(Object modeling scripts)
>>>

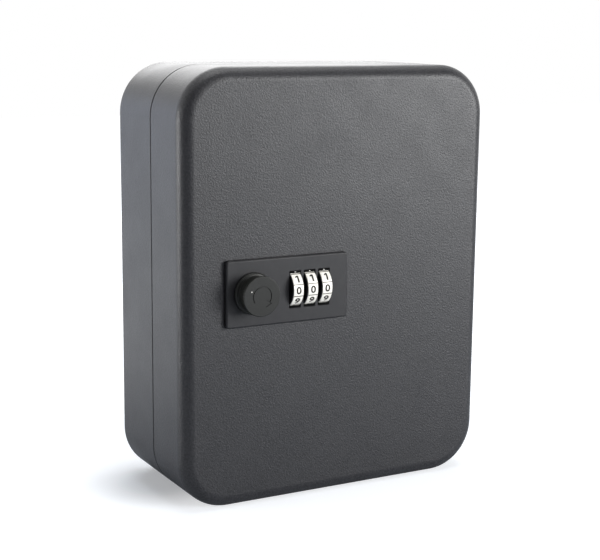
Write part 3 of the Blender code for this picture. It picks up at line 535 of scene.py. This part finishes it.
def glyph(text: str, height: float) -> BMesh:
    """Makes flat digits, facing -Y, centred on the origin.

    Args:
        text: The digits.
        height: Their height.

    Returns:
        A bmesh of flat faces.
    """
    curve = bpy.data.curves.new("digits", "FONT")
    curve.body = text
    curve.align_x = "CENTER"
    curve.align_y = "CENTER"
    curve.offset = GLYPH_WEIGHT
    curve.resolution_u = GLYPH_STEPS
    shape = evaluated(linked("digits", curve))
    bpy.data.curves.remove(curve)
    bmesh.ops.remove_doubles(shape, verts=shape.verts, dist=WELD)
    if "1" in text:
        add_flags(shape)
    xs, ys = ([vertex.co[axis] for vertex in shape.verts] for axis in (0, 1))
    moved(shape, -(min(xs) + max(xs)) / 2, -(min(ys) + max(ys)) / 2, 0)
    scale = height / (max(ys) - min(ys))
    bmesh.ops.scale(shape, vec=(scale * GLYPH_WIDTH, scale, scale), verts=shape.verts)
    return swung(shape, QUARTER, "X")


def add_flags(shape: BMesh) -> None:
    """Gives each figure one, a bare bar in the built-in font, the flag at its top."""
    sides = []
    for edge in shape.edges:
        start, end = (vertex.co for vertex in edge.verts)
        if abs(start.x - end.x) < WELD and abs(start.y - end.y) > BAR_LENGTH:
            sides.append((start.x, max(start.y, end.y)))
    sides.sort()
    for (left, top), (right, _) in zip(sides, sides[1:]):
        if right - left < BAR_WIDTH:
            shape.faces.new([shape.verts.new((left + x, top + y, 0)) for x, y in FLAG])


# Sub-assemblies


@dataclass
class SubAssembly:
    """What every sub-assembly shares: the materials, and how its pieces are handed over."""

    palette: Palette
    body: Body

    def dress(self, name: str, shape: BMesh, slot: Slot, *nodes: str,
              finish: Material | None = None, sharp: float = 30.0,
              edge: float | None = None) -> None:
        """Makes a finished shape into a piece and gives it to the frame.

        Args:
            name: The piece's name.
            shape: Its bmesh, which is used up.
            slot: The record's slot of its finish.
            nodes: The CAD nodes that it stands for.
            finish: Its material, where that isn't the slot's own.
            sharp: The degrees past which an edge is shaded sharp.
            edge: The width of its broken edges: 0 for even shading alone, None for neither.
        """
        piece = placed(name, shape, sharp)
        piece.data.materials.append(finish or self.palette.slots[slot])
        if edge:
            bevel = piece.modifiers.new("broken_edges", "BEVEL")
            bevel.width = edge
            bevel.segments = 2
            bevel.limit_method = "ANGLE"
            bevel.angle_limit = math.radians(BROKEN_FROM)
        if edge is not None:
            piece.modifiers.new("even_shading", "WEIGHTED_NORMAL").keep_sharp = True
        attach(piece, self.body.value)
        if nodes:
            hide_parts(*nodes)
        LOG.info("%s rides on %s", name, self.body.value)


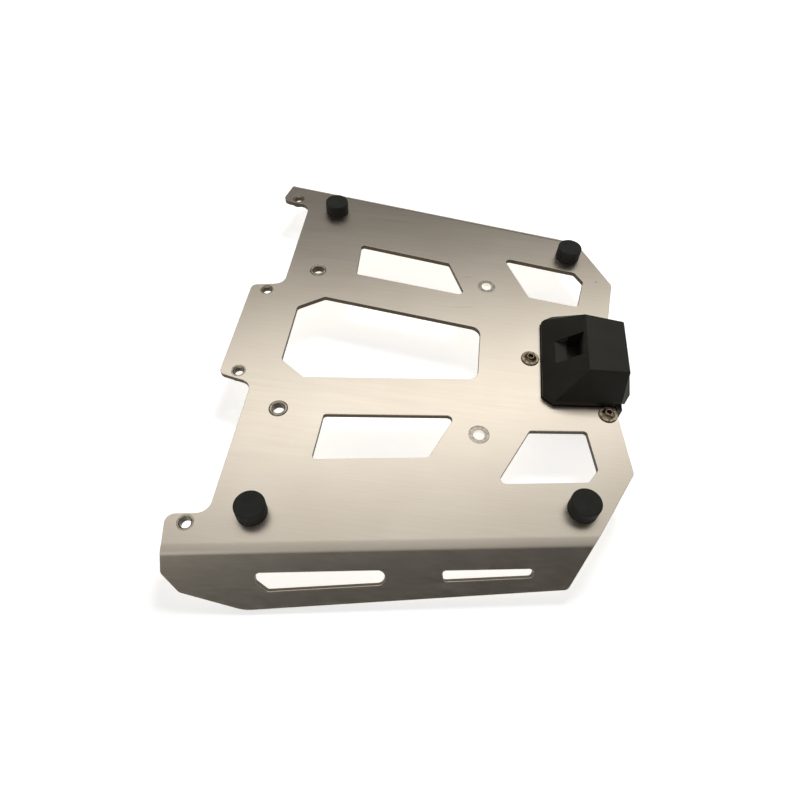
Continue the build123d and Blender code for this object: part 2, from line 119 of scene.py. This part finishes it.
def mathOf(tree, operation, *parts, **settings):
    # a math node over sockets and numbers, in their order
    values = {at: part for at, part in enumerate(parts) if isinstance(part, (int, float))}
    links = {at: part for at, part in enumerate(parts) if at not in values}
    return addNode(tree, "ShaderNodeMath", values, links, operation=operation, **settings).outputs[0]


def mixOf(tree, factor, low, high):
    # one colour where the factor is 0 and another where it is 1
    values = {at: part for at, part in ((6, low), (7, high)) if isinstance(part, tuple)}
    links = {at: part for at, part in ((0, factor), (6, low), (7, high)) if at not in values}
    return addNode(tree, "ShaderNodeMix", values, links, data_type="RGBA").outputs[2]


def partsOf(tree, vector):
    return addNode(tree, "ShaderNodeSeparateXYZ", {}, {"Vector": vector}).outputs


def viewedRays(tree):
    # 1 for rays that come from the camera or off a mirror or through glass
    rays = addNode(tree, "ShaderNodeLightPath").outputs
    seen = mathOf(tree, "ADD", rays["Is Camera Ray"], rays["Is Glossy Ray"])
    return mathOf(tree, "ADD", seen, rays["Is Transmission Ray"], use_clamp=True)


# rolled aluminium sheet, brushed along the motorbike: fine streaks and a highlight drawn out across
# them; its laser-cut edges carry a painted shade for the dim room they reflect, and the spot faces are
# turned bright and scuffed
aluminium = {
    "dull": "#E3D7C5",
    "bright": "#ECE1D0",
    # painted shade for the cut edges, standing in for the dim room they reflect
    "shadedCutEdge": "#4C4438",
    "scuffed": ("#A2998C", "#DCD4C7"),
    # painted highlight: the rear bores, near white in place of their shaded walls
    "bore": "#F2EADD",
    "streak": (60.0, 1.1, 1.1),     # mm, drawn coarser than real brushing so that it shows
    "fineStreak": (25.0, 0.35, 0.35),
    "cloud": 45.0,
    "roughness": (0.28, 0.34),
    "cutRoughness": 0.45,
    "scuffedRoughness": 0.36,
    "anisotropy": 0.55,
    "grooveDepth": 0.0012,          # mm
    "grooveStrength": 0.3,
    "toneSpan": (1.1, 1.9),         # of the three noises' sum, from the dull tone to the bright one
    "bendSlope": 0.3,               # slope times lean above which a face is the bend or a flange
    "plateSlope": 0.8,              # share of a face's normal that points up or down on the plate
    "marksColour": "#7A7064",
    # marks on the plate, mm: where they start and end, and half their width
    "marks": [((133.5, 92.7), (133.6, 92.7), 1.2), ((19.0, 81.2), (29.9, 82.9), 0.3),
              ((10.7, 44.7), (35.6, 48.5), 0.25)],
    # spot faces, mm: place on both sides, and radius
    "spotFace": (41.7, 73.7, 7.15),
    "ringsPerMm": 3.0,
    "scuffsPerMm": 0.5,
}


def markOn(tree, spot, start, end, half):
    # 1 on a straight mark between two places on the plate, falling to 0 over its width
    length = max(hypot(end[0] - start[0], end[1] - start[1]), 0.01)
    heading = atan2(end[1] - start[1], end[0] - start[0])
    middle = ((start[0] + end[0]) / 2, (start[1] + end[1]) / 2, 0)
    centred = addNode(tree, "ShaderNodeVectorMath", {1: middle}, {0: spot}, operation="SUBTRACT")
    aligned = addNode(tree, "ShaderNodeVectorRotate", {"Angle": -heading}, {"Vector": centred.outputs[0]},
                      rotation_type="Z_AXIS")
    squeezed = addNode(tree, "ShaderNodeVectorMath", {1: (1 / (length / 2 + half), 1 / half, 0)},
                       {0: aligned.outputs[0]}, operation="MULTIPLY")
    away = addNode(tree, "ShaderNodeVectorMath", {}, {0: squeezed.outputs[0]}, operation="LENGTH")
    return addNode(tree, "ShaderNodeMapRange", {"From Min": 1.0, "From Max": 0.5},
                   {"Value": away.outputs["Value"]}, interpolation_type="SMOOTHSTEP").outputs["Result"]


def brushedAluminium():
    material, tree = newMaterial("brushedAluminium")
    streaks = noiseOf(tree, aluminium["streak"], 3.0).outputs["Fac"]
    fine = noiseOf(tree, aluminium["fineStreak"], 2.0).outputs["Fac"]
    clouds = noiseOf(tree, aluminium["cloud"], 2.0).outputs["Fac"]
    mixed = mathOf(tree, "ADD", streaks, fine)
    low, high = aluminium["toneSpan"]
    tone = addNode(tree, "ShaderNodeMapRange", {"From Min": low, "From Max": high},
                   {"Value": mathOf(tree, "ADD", mixed, clouds)})
    ramp = addNode(tree, "ShaderNodeValToRGB", {}, {"Fac": tone.outputs["Result"]})
    setRamp(ramp, [(0.0, colourOf(aluminium["dull"])), (1.0, colourOf(aluminium["bright"]))])

    # cut edges, neither flat on the plate nor sloping the way of the bends, get a painted shade
    surface = addNode(tree, "ShaderNodeNewGeometry")
    facing = partsOf(tree, surface.outputs["True Normal"])
    side = mathOf(tree, "SIGN", partsOf(tree, objectPlace(tree))["Y"])
    outward = mathOf(tree, "MULTIPLY", facing["Y"], side)
    sloping = mathOf(tree, "MULTIPLY", outward, facing["Z"])
    onBend = mathOf(tree, "GREATER_THAN", sloping, aluminium["bendSlope"])
    onPlate = mathOf(tree, "GREATER_THAN", mathOf(tree, "ABSOLUTE", facing["Z"]), aluminium["plateSlope"])
    sheetFace = mathOf(tree, "MAXIMUM", onBend, onPlate)
    edgesShaded = mixOf(tree, sheetFace, colourOf(aluminium["shadedCutEdge"]), ramp.outputs["Color"])

    # a small dark ding near the far rear corner and two faint scratches
    onSheet = millimetres(tree)
    marks = [markOn(tree, onSheet, *mark) for mark in aluminium["marks"]]
    marked = marks[0]
    for mark in marks[1:]:
        marked = mathOf(tree, "MAXIMUM", marked, mark)
    broken = mathOf(tree, "MULTIPLY", marked, fine)
    worn = mixOf(tree, broken, edgesShaded, colourOf(aluminium["marksColour"]))

    # turned and scuffed rings of the two rear holes; their bores are painted near white, a painted
    # highlight in place of shaded walls
    x, y, radius = aluminium["spotFace"]
    parts = partsOf(tree, onSheet)
    level = addNode(tree, "ShaderNodeCombineXYZ", {},
                    {"X": parts["X"], "Y": mathOf(tree, "ABSOLUTE", parts["Y"])})
    away = addNode(tree, "ShaderNodeVectorMath", {1: (x, y, 0)}, {0: level.outputs[0]},
                   operation="DISTANCE").outputs["Value"]
    inRing = mathOf(tree, "LESS_THAN", away, radius)
    rings = addNode(tree, "ShaderNodeTexNoise", {"Scale": aluminium["ringsPerMm"], "Detail": 2.0},
                    {"W": away}, noise_dimensions="1D")
    scuffs = addNode(tree, "ShaderNodeTexNoise", {"Scale": aluminium["scuffsPerMm"], "Detail": 3.0},
                     {"Vector": onSheet})
    wear = mathOf(tree, "MULTIPLY", rings.outputs["Fac"], scuffs.outputs["Fac"])
    scuffed = addNode(tree, "ShaderNodeValToRGB", {}, {"Fac": wear})
    dark, light = aluminium["scuffed"]
    setRamp(scuffed, [(0.15, colourOf(dark)), (0.4, colourOf(light))])
    ringed = mixOf(tree, onPlate, colourOf(aluminium["bore"]), scuffed.outputs["Color"])
    coloured = mixOf(tree, inRing, worn, ringed)

    low, high = aluminium["roughness"]
    polish = addNode(tree, "ShaderNodeMapRange", {"From Min": 0.3, "From Max": 0.7, "To Min": low,
                     "To Max": high}, {"Value": streaks})
    cut = addNode(tree, "ShaderNodeMix", {2: aluminium["cutRoughness"]},
                  {0: sheetFace, 3: polish.outputs["Result"]})
    rough = addNode(tree, "ShaderNodeMix", {3: aluminium["scuffedRoughness"]},
                    {0: inRing, 2: cut.outputs[0]})
    grooves = addNode(tree, "ShaderNodeBump", {"Strength": aluminium["grooveStrength"],
                      "Distance": aluminium["grooveDepth"] * mm}, {"Height": mixed})
    along = addNode(tree, "ShaderNodeCombineXYZ", {"X": 1.0})
    shader = addNode(tree, "ShaderNodeBsdfPrincipled",
                     {"Metallic": 1.0, "Anisotropic": aluminium["anisotropy"]},
                     {"Base Color": coloured, "Roughness": rough.outputs[0],
                      "Normal": grooves.outputs["Normal"], "Tangent": along.outputs["Vector"]})
    addNode(tree, "ShaderNodeOutputMaterial", {}, {"Surface": shader.outputs["BSDF"]})
    return material


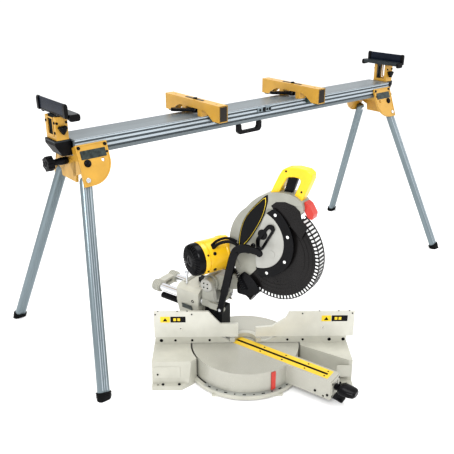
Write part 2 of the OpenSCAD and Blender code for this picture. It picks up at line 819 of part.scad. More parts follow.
beam();
left_housing();
right_housing();
housing_bolts();
leg_pins();
carry_handle();
front_left_leg();
rear_left_leg();
front_right_leg();
rear_right_leg();
front_left_foot();
rear_left_foot();
front_right_foot();
rear_right_foot();
left_extension();
right_extension();
left_yoke();
right_yoke();
left_support_top();
right_support_top();
left_stop_plate();
right_stop_plate();
left_height_knob();
right_height_knob();
left_extension_knob();
right_extension_knob();
left_bracket();
right_bracket();
left_bracket_lever();
right_bracket_lever();
saw_base();
mitre_scale();
lower_fence();
left_sliding_fence();
right_sliding_fence();
turntable();
kerf_plates();
mitre_pointer();
mitre_lock_handle();
detent_lever();
bevel_quadrant();
bevel_pin();
bevel_column();
carriage();
slide_lock_knob();
depth_rod();
slide_rails();
rail_end_cap();
pivot_bracket();
chop_pin();
head_casting();
arbor_cover();
motor_body();
motor_cap();
top_handle();
trigger();
lower_guard();
guard_link();
blade();
arbor_bolt();
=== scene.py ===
import json
import math

import bmesh
import bpy
from mathutils import Matrix, Vector


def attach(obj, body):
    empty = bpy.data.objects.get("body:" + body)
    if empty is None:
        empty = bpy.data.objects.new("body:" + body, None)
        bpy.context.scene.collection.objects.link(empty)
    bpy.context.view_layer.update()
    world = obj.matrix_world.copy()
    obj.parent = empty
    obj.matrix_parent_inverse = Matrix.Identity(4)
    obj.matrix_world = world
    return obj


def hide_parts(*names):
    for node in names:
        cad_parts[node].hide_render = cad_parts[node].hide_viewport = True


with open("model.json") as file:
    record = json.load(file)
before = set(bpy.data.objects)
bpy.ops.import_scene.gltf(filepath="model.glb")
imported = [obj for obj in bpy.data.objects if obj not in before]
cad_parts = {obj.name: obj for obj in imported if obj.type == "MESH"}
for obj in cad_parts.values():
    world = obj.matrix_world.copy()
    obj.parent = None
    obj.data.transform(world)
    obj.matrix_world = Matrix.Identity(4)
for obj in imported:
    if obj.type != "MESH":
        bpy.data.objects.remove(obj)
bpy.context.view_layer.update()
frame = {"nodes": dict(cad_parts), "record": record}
nodes = frame["nodes"]
rad = math.radians

# ---------- frames, with local sizes in millimetres ----------

MM = Matrix.Diagonal((0.001, 0.001, 0.001, 1.0))
FRONT_SHIFT = 281.0
STAND = MM @ Matrix.Translation((0, FRONT_SHIFT, 0))
SAW_AT, SAW_TURN, ARM_TURN = (-467, -510, 0), -38.7, 54
SAW = STAND @ Matrix.Translation(SAW_AT) @ Matrix.Rotation(rad(SAW_TURN), 4, "Z")
ARM = SAW @ Matrix.Rotation(rad(ARM_TURN), 4, "Z")
MOTOR = (ARM @ Matrix.Translation((-30, 116, 427)) @ Matrix.Rotation(rad(-22), 4, "Z")
         @ Matrix.Rotation(rad(-90), 4, "Y"))
POINTER = ARM @ Matrix.Rotation(rad(-27), 4, "Z")
# In the arm's plane: the blade's centre, forward and up
BLADE_A, BLADE_Z = 118.0, 492.0
# Stand: the beam's side face and half length, then the legs' pins and slopes, the supports and the knobs
BEAM_Y, BEAM_HALF = 61, 838.0
LEG_PIN, PLATE_TILT, LEG_SPLAY, LEG_DEPTH = (823, -108, 681), -21.3, -10.6, 21.5
SUPPORT_X = 866.0
YOKE_FACE, KNOB_FACE, KNOB_Z = 888, 896.5, 731
# Saw: the arm's front end, the lock handle's height, the rails and the chop pivot
ARM_END_Y, LOCK_Z, RAIL_X, RAIL_Z = -356, 62, 45, 240
CHOP_Y, CHOP_Z = 125, 318


def end_frame(side):
    """The stand's frame, mirrored for the left end."""
    return STAND @ Matrix.Diagonal((side, 1, 1, 1))


def plate_frame(side, face):
    """Origin on a leg's hinge pin, +x outward, +y into the housing, +z up the plate."""
    return (end_frame(side) @ Matrix.Diagonal((1, -face, 1, 1)) @ Matrix.Translation(LEG_PIN)
            @ Matrix.Rotation(rad(PLATE_TILT), 4, "X"))


def leg_frame(side, face):
    """Origin on the pin in the middle of the leg, which runs down along -z."""
    return (plate_frame(side, face) @ Matrix.Rotation(rad(LEG_SPLAY), 4, "Y")
            @ Matrix.Translation((0, LEG_DEPTH, 0)))


# ---------- materials ----------

M = {}


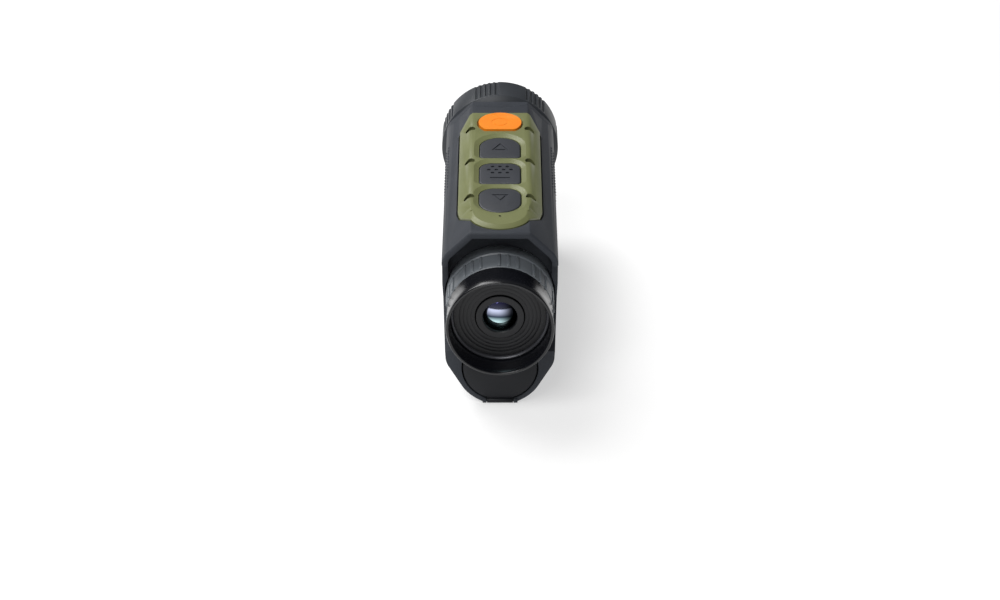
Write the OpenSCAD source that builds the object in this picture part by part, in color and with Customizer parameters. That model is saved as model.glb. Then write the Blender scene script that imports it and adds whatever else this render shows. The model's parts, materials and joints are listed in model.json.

<<<

**WRITTEN TASK:** Taking the lines above, repeat exactly those from the line that contains "right_yoke();" through the line that contains "bpy.data.objects.remove(obj)", and both of those lines as well. Include nothing else.

**ANSWER TO THIS TASK:**
right_yoke();
left_support_top();
right_support_top();
left_stop_plate();
right_stop_plate();
left_height_knob();
right_height_knob();
left_extension_knob();
right_extension_knob();
left_bracket();
right_bracket();
left_bracket_lever();
right_bracket_lever();
saw_base();
mitre_scale();
lower_fence();
left_sliding_fence();
right_sliding_fence();
turntable();
kerf_plates();
mitre_pointer();
mitre_lock_handle();
detent_lever();
bevel_quadrant();
bevel_pin();
bevel_column();
carriage();
slide_lock_knob();
depth_rod();
slide_rails();
rail_end_cap();
pivot_bracket();
chop_pin();
head_casting();
arbor_cover();
motor_body();
motor_cap();
top_handle();
trigger();
lower_guard();
guard_link();
blade();
arbor_bolt();
=== scene.py ===
import json
import math

import bmesh
import bpy
from mathutils import Matrix, Vector


def attach(obj, body):
    empty = bpy.data.objects.get("body:" + body)
    if empty is None:
        empty = bpy.data.objects.new("body:" + body, None)
        bpy.context.scene.collection.objects.link(empty)
    bpy.context.view_layer.update()
    world = obj.matrix_world.copy()
    obj.parent = empty
    obj.matrix_parent_inverse = Matrix.Identity(4)
    obj.matrix_world = world
    return obj


def hide_parts(*names):
    for node in names:
        cad_parts[node].hide_render = cad_parts[node].hide_viewport = True


with open("model.json") as file:
    record = json.load(file)
before = set(bpy.data.objects)
bpy.ops.import_scene.gltf(filepath="model.glb")
imported = [obj for obj in bpy.data.objects if obj not in before]
cad_parts = {obj.name: obj for obj in imported if obj.type == "MESH"}
for obj in cad_parts.values():
    world = obj.matrix_world.copy()
    obj.parent = None
    obj.data.transform(world)
    obj.matrix_world = Matrix.Identity(4)
for obj in imported:
    if obj.type != "MESH":
        bpy.data.objects.remove(obj)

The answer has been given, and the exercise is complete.